U.S. businessman tells court he transferred $30,000 to Ehud Olmert's brother


Morris Talansky transferred $30,000 to former Prime Minister Ehud Olmert's brother Yossi, after Olmert asked him to help Yossi, who was in financial trouble, the American-Jewish fundraiser told the Tel Aviv District Court on Sunday.

Olmert's lawyers deny the former premier had ever asked Talansky to help his brother.

Talansky - whose cash donations to the former premier were the focus of a corruption case brought against Olmert, in which Olmert was acquitted last year - was testifying this time in the Holyland corruption trial. In this case, Olmert and other defendants are accused of taking bribes in exchange for helping the developers of the massive Holyland project in Jerusalem expand the project in contravention of zoning regulations.

Talansky was called to testify to support the testimony of state's witness S.D., who had testified that Olmert had asked him for half a million shekels for his brother, who had sunk into debt.

During the hearing, the prosecution submitted records of a $30,000 transfer from Talansky's Citibank account in New York to Yossi Olmert's account at Bank Mizrahi in Ra'anana in November 2004. Talansky testified that he didn't know and had never met or spoken to Yossi Olmert, so it's clear that someone had asked him to transfer the money.

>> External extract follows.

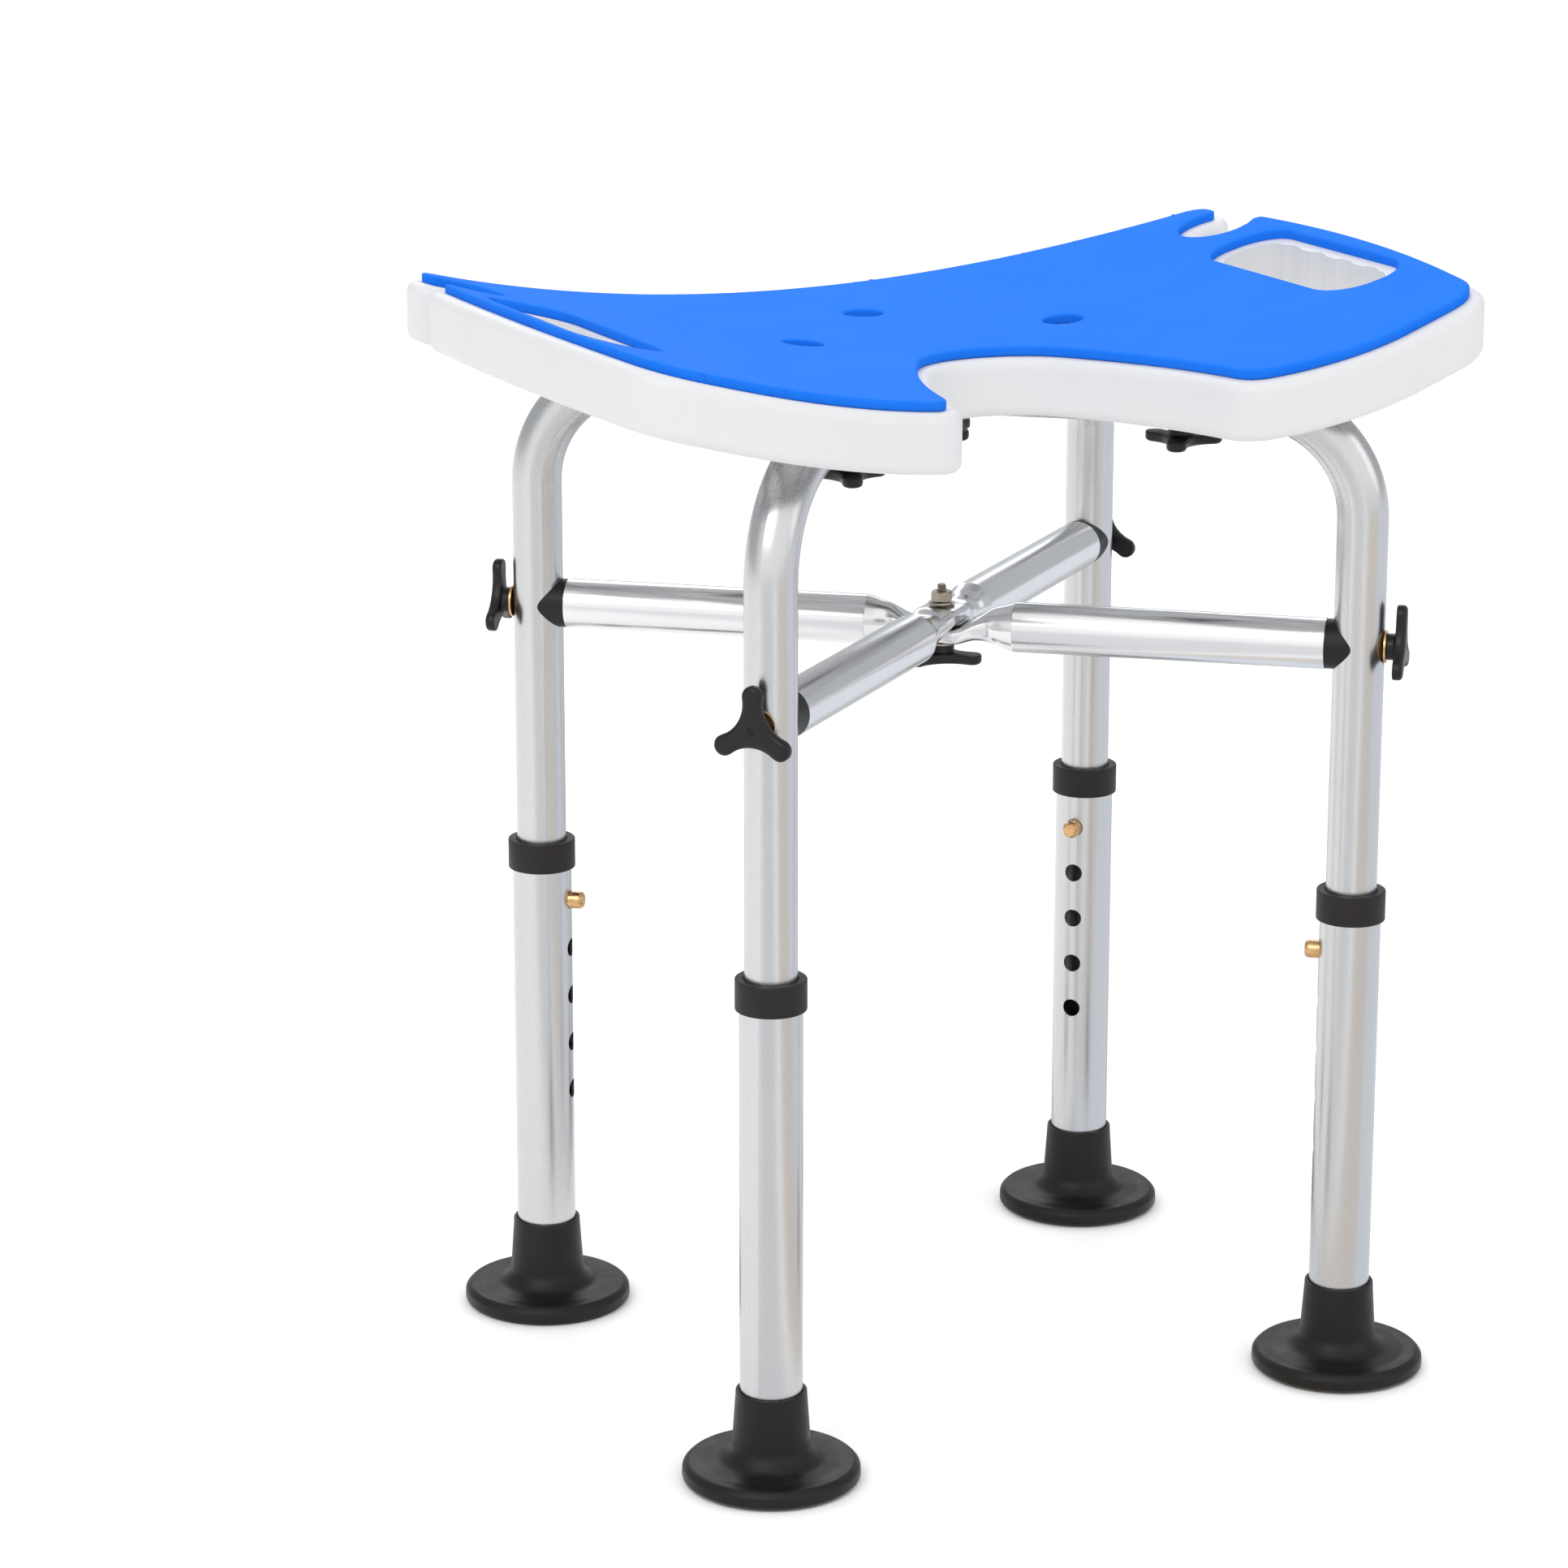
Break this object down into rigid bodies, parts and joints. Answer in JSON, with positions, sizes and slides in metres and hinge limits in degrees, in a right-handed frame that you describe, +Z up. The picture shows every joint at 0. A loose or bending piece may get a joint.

Talansky said that Olmert's top aide Shula Zaken had given him the bank account information to facilitate the transfer.

Talansky testified that he had told Olmert that even after all the help he had given him to fund his political campaign and cover his debts, he didn't think it was proper for him to be involved in anything relating to Olmert's family.

"I told him I didn't want anything to do with this, but she [Zaken] said, 'Please, do it,'" he said.

During cross-examination, however, Olmert's attorney, Roy Blecher, argued that Talansky's court testimony was the first time he had claimed Olmert himself had asked him for money for his brother, and that this did not match with what he had told police when questioned in both 2008 and 2010, as well as during a "refresher" meeting the prosecution held with him last week.

Blecher read from a transcript of Talansky's police testimony in 2008, in which he told police that Olmert had never asked him for money for his brother. "No, no, no, he never asked. He hated his brother," Talansky said then. In 2010, Talansky was quoted as telling police, "He never spoke to me about his brother."

In response to Blecher's questions, Talansky said that as time went on, he began to remember that Olmert had asked him for the money, "just as I remember now."

Blecher responded: "Our argument is that Talansky, like Benjamin Button, is getting younger with time and his memory is improving. He didn't remember anything about it during the investigation, didn't remember during the refresher session, and lo, he comes to court and, as usual, remembers everything.

"As far as we're concerned, he remembers nothing. ... Olmert never approached him and never asked him to help Yossi at any stage."